There are many museums in the republic. The largest ones include the Mordovian Republican United Museum of Regional Studies and the Museum of Mordvinian Culture in Saransk.

The National Library of the Republic of Mordovia is the largest library in the republic.

The State Puppet Theater of the Republic of Mordovia, located in Saransk, is well known in Russia. Most of the plays performed in this theater are Russian fairy-tales.

Erzya literature experienced a renaissance in the 1920s and 1930s.

The House and Museum of F. Sychkov was opened on March 11, 1970, at Kochelaevo, Kovylkinsky District after a reconstruction.

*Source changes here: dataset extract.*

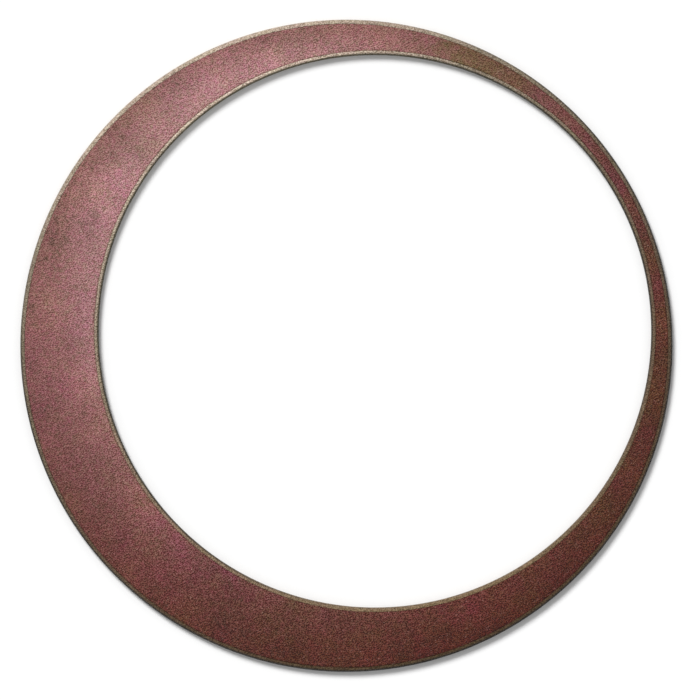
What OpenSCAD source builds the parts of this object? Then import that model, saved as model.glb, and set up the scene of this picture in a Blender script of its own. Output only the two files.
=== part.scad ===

Mordovian cuisine is widespread in the country.

===Penal colonies===

Mordovia is home to multiple penal colonies. Prisons in Mordovia are regarded by many as having conditions harsher than most Russian prisons. According to University of Helsinki sociologist Olga Zeveleva, who works with the Gulag Echoes project studying Russian prison conditions, "Prisons in Mordovia are notoriously terrible, even by Russian standards. The prisons there are known for the harsh regimes and human rights violations." According to The Guardian, a popular saying among female prison inmates in Russia is "If you haven't done time in Mordovia, you haven't done time at all." The prison was built as a part of a system of similar prisons in the region in the 1930s during the Soviet era. University of Oxford scholar Judith Pallot described the prison as being "stuck in time for 50 years." Violence from other prisoners and prison guards is not as frequent as in men's prisons, but is not uncommon. Among the prisoners held in Mordovia's penal colonies was Paul Whelan, a U.S. citizen accused of spying and sentenced to 16 years. Jailed in 2020, he was released in a United States-Russia prisoner swap in 2024.

===Sport===
Mordovia, along with neighbour Chuvashia and Penza Oblast, has given some of the best modern racewalking athletes, both women (Olga Kaniskina, Anisya Kirdyapkina, Elena Lashmanova, Olena Shumkina, Irina Stankina) and men (Sergey Bakulin, Valeriy Borchin, Stanislav Emelyanov, Vladimir Kanaykin, Sergey Kirdyapkin, Sergey Morozov, Denis Nizhegorodov, Roman Rasskazov), apart from Alexei Nemov (see more in the article History of Mordovian sport).

==Language==

The Mordvinic languages, alternatively Mordvin languages, or Mordvinian languages (Мордовские языки, Mordovskiye yazyki, the official Russian term for the language pair),
are a subgroup of the Uralic languages, comprising the closely related Erzya language and Moksha language.
Previously considered a single "Mordvin language", it is now treated as a small language grouping consisting of just two languages. Due to differences in phonology, lexicon, and grammar, Erzya and Moksha are not mutually intelligible, so the Russian language is often used for intergroup communications.

The two Mordvinic languages also have separate literary forms. The Erzya literary language was created in 1922 and the Mokshan in 1923.

The two Mordvinic languages are official languages of Mordovia along with Russian.